Much of that incompetence was due to a profound ignorance by both politicians and federal government bureaucrats as to the realities of Australia’s telecommunications infrastructure.

“It is extraordinary that in six years of Labor talking about Australians having inadequate broadband they never bothered to do the work of actually identifying where services were good, bad or indifferent,” Turnbull told the media at Thursday’s announcement.

That the same could be said of the poor homework done prior to the Howard government’s privatisation of Telstra, Fraser’s splitting of the PMG or the Hawke and Keating governments’ grievous mistakes that have bungled Australia’s telecommunications infrastructure.

Bringing the NBN on track

Back in the real world, NBN Co chief executive Ziggy Switkowski and chief operating officer Greg Adcock were candid at the company’s mid-year briefing on Friday about the challenges in resolving the project’s problems, with management standing firm against Canberra’s meddling.

When Business Spectator queried Switkowski about delivering Turnbull a revised corporate plan by the middle of the year, he emphasised, “We’re going to do what makes commercial sense.

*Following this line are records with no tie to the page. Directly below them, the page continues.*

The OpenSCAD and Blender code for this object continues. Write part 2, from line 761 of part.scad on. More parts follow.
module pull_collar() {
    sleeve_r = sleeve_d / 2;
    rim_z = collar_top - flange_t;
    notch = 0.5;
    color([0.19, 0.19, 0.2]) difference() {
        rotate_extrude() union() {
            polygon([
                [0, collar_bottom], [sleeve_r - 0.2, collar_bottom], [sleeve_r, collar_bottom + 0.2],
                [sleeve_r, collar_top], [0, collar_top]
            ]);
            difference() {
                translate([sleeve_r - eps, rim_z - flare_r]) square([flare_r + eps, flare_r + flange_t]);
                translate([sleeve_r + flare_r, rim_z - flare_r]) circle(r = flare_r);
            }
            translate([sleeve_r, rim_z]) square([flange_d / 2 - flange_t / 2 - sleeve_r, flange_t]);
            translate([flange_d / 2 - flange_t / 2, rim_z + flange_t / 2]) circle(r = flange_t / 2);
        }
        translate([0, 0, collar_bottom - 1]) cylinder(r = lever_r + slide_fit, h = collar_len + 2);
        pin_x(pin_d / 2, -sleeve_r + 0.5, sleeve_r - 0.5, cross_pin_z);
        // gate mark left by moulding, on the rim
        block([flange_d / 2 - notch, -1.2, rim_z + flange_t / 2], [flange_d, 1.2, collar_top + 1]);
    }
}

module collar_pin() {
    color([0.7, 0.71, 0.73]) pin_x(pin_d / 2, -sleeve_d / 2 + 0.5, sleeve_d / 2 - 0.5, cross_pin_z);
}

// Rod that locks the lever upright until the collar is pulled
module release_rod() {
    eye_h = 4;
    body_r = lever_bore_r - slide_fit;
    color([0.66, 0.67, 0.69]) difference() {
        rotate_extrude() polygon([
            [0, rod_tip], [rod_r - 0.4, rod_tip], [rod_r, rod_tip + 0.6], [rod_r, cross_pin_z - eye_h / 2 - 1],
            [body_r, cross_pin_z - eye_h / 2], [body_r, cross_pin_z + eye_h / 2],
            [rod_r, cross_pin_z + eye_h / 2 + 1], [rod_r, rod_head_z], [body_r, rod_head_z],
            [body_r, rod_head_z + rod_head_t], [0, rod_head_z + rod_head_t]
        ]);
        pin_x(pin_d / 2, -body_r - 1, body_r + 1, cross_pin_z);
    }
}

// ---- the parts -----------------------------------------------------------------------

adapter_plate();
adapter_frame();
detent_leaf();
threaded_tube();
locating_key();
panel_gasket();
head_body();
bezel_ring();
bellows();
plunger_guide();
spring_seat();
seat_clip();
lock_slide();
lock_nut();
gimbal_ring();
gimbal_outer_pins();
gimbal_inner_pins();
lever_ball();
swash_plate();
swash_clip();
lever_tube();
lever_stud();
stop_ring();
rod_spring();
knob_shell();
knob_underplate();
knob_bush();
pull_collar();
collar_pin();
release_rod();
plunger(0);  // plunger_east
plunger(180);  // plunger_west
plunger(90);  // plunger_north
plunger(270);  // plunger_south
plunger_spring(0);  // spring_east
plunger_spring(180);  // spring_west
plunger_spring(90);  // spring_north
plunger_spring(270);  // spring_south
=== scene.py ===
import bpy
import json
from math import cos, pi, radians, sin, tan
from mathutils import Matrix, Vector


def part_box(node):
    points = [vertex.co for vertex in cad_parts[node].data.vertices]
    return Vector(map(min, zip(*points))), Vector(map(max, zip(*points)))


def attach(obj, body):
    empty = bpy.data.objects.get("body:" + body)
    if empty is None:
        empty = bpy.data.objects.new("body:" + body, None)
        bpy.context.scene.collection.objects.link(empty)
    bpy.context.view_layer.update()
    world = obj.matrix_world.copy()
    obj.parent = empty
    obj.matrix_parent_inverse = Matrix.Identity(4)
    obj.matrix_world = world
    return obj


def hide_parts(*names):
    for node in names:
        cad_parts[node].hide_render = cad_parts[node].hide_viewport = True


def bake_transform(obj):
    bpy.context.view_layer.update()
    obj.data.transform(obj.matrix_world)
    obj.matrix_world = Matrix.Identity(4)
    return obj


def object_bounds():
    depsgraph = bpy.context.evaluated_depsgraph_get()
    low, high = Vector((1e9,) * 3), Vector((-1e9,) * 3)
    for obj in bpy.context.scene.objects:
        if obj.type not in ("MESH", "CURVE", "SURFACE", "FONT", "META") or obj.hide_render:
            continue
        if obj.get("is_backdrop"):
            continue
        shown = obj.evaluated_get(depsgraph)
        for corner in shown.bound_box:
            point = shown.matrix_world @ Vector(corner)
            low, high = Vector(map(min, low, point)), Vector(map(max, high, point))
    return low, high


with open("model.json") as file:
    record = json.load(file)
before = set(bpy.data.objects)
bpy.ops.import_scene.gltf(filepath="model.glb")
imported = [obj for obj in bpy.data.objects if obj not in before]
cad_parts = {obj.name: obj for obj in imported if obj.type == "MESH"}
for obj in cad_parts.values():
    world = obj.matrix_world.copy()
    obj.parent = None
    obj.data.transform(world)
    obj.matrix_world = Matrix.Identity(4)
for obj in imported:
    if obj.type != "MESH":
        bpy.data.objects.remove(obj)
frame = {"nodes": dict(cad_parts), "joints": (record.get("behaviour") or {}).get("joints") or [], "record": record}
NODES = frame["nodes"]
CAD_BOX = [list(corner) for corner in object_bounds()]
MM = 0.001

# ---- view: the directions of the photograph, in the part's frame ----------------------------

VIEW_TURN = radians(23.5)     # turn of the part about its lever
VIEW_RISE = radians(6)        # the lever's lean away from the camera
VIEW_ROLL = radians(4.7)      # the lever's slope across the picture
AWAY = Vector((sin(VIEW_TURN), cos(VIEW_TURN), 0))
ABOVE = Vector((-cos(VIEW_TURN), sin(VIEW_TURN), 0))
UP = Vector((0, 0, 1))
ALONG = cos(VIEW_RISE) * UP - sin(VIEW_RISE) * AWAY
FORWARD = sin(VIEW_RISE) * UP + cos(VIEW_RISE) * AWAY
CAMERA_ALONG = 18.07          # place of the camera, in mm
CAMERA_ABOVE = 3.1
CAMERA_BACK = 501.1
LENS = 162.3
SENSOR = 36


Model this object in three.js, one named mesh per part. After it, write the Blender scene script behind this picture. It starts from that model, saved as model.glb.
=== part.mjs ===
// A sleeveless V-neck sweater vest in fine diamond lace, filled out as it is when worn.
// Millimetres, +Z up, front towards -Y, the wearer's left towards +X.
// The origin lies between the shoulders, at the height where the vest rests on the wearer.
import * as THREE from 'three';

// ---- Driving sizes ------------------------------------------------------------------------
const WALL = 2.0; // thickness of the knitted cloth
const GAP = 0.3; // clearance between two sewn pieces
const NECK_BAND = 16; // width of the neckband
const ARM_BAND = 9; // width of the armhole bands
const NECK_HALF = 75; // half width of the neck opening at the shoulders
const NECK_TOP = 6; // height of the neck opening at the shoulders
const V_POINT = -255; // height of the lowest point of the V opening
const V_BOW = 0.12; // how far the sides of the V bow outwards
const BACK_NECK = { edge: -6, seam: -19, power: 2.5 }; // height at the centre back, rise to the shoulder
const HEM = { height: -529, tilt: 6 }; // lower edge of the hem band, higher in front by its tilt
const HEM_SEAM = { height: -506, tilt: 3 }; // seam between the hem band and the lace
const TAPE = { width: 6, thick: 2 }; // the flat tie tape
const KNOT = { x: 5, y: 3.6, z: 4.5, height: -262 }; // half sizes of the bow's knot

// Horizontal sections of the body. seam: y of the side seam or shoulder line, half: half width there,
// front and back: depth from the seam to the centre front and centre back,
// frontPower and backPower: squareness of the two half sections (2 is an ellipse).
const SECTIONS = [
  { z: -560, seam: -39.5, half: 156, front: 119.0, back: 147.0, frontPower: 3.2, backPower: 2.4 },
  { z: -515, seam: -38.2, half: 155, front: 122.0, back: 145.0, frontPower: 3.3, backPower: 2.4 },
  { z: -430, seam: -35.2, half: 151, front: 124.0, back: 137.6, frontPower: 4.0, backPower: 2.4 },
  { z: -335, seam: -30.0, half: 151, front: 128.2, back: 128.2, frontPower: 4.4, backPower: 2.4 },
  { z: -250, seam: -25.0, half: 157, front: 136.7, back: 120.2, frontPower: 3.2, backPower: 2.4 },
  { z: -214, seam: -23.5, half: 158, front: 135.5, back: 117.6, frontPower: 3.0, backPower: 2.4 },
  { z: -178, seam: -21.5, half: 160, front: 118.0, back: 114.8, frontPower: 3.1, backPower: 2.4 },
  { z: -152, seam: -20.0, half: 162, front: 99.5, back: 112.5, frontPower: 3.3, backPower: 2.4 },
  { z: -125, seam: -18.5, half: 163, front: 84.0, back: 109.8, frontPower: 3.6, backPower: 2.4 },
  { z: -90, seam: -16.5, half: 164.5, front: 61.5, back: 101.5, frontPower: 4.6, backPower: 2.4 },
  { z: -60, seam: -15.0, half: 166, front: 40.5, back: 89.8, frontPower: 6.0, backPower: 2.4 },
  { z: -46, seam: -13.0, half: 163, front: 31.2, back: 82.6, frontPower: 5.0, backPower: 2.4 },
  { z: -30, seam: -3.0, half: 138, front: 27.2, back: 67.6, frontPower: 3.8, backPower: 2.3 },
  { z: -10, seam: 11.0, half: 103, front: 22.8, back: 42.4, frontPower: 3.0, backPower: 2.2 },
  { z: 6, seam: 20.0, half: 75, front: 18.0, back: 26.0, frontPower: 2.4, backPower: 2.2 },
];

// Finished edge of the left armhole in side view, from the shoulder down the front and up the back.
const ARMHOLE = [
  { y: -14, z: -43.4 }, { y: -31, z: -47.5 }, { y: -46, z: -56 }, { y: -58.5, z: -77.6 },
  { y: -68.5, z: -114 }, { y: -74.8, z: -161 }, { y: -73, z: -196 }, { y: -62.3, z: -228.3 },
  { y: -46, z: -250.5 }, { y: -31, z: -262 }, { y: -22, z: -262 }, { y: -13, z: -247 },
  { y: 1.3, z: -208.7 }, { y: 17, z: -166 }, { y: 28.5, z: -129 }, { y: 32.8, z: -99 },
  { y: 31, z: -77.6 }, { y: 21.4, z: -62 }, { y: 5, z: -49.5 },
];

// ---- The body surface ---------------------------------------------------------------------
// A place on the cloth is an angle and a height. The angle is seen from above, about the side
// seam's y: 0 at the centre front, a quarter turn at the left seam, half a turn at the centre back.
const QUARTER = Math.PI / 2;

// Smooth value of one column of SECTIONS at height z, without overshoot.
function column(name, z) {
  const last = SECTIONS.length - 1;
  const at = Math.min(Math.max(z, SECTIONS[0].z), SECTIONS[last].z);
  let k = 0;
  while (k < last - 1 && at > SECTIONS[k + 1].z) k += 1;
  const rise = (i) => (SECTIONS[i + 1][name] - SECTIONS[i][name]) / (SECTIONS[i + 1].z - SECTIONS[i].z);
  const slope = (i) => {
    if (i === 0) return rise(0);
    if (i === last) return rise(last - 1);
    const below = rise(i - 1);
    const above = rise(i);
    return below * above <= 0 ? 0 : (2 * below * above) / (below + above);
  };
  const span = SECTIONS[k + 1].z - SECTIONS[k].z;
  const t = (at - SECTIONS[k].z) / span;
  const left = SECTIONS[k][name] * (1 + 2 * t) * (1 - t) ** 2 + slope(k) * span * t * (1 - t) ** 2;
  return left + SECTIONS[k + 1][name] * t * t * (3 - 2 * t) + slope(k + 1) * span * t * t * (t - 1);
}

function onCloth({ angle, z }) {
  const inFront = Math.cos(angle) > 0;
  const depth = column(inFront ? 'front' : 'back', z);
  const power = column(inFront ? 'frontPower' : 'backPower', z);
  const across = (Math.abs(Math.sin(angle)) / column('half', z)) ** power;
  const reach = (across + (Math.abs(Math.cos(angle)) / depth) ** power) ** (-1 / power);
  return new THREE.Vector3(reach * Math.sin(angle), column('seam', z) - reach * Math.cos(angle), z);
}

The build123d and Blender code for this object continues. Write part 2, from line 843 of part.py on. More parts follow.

We’re going to meet deadlines when we are able to provide quality output.”

Adcock also had a sensible view on getting the project’s troubled relationships with contractors resolved: “It’s fair to say the contracts aren’t satisfactory to any party in the relationships,” he said, affirming that agreements with delivery partners were being renegotiated.

Missing investment and training

However, infrastructure is only part of the story in getting Australia into the digital economy. Having government and private sector policies that encourage investment and employment into the sector are essential if the nation is going to do anything more than download cat videos with its high-speed internet connections.

The need to fund new industries has become apparent this year as the last vestiges of 1950s industrial policy, in the guise of Victoria’s Alcoa and Ford plants, shut down.

Business Spectator has covered the campaign to reform taxes on employee share options previously and last week PricewaterhouseCoopers joined the fray with its proposals on reforming fundraising rules.

The firm’s director for Venture Capital and Private Equity, Steve Maarbani, pointed out in the Google-commissioned report “The Start-up Economy” that the Australian start-up sector has the capacity to create 540,000 new jobs by 2033.

At an event in Sydney on Thursday, Maarbani and PwC discussed the opportunities for crowd-based equity funding, describing how Australia invests around $7.50 per head each year in venture capital – a 10th of the investment seen in the United States.

In the United Kingdom, alternative finance markets have doubled in 2012-13 and equity based crowd funding grow 618 per cent on the back of regulatory changes. Meanwhile, in Australia businesses of all types – not just tech start-ups – remain starved of capital and unable to invest.

Both Fletcher and shadow communications minister Jason Clare touched on tax reform in their Tech Leaders speeches, but it’s hard to escape the feeling that Australia’s politicians are missing the bigger picture.

After his speech, journalists challenged Fletcher about the government’s withdrawal of the Digital Technologies Curriculum last December, which left several years of planning and consultation on developing students’ modern workforce skills in limbo.

Clare’s upbeat speech may have wooed many of the cynical tech journalists who’ve become accustomed to dour pronouncements but the opposition spokesperson had little to say on substantive reforms beyond pledges to amend in the Copyright Act to reflect modern needs.

Lacking the vision

Both Fletcher and Clare’s silence on major reforms was disappointing, as both – along with Malcolm Turnbull – were part of the Australian American Leadership Dialogue tour of Silicon Valley last December where they saw first hand how US industry is developing.

“This is an industry which is full of confidence about its capacity to disrupt sectors of the economy,” Fletcher told Business Spectator before his keynote.

“A visit to Silicon Valley can’t help but remind you of the start-up culture in the US, people’s willingness to take risks and the importance of employee share schemes in incentivising people to join a start-up and take a risk, because there’s a very material upside if you do well.”

Clare reflected Fletcher’s thoughts in his closing speech: “If we are going to be successful in this increasingly competitive environment, we have got a lot to do.”

Yesterday at the G20 finance ministers’ meeting, Treasurer Joe Hockey committed to accelerating economic growth. He’s going to need deliver more Malcolm Turnbull and Paul Fletcher’s fine words if he wants to build Australia’s digital industries.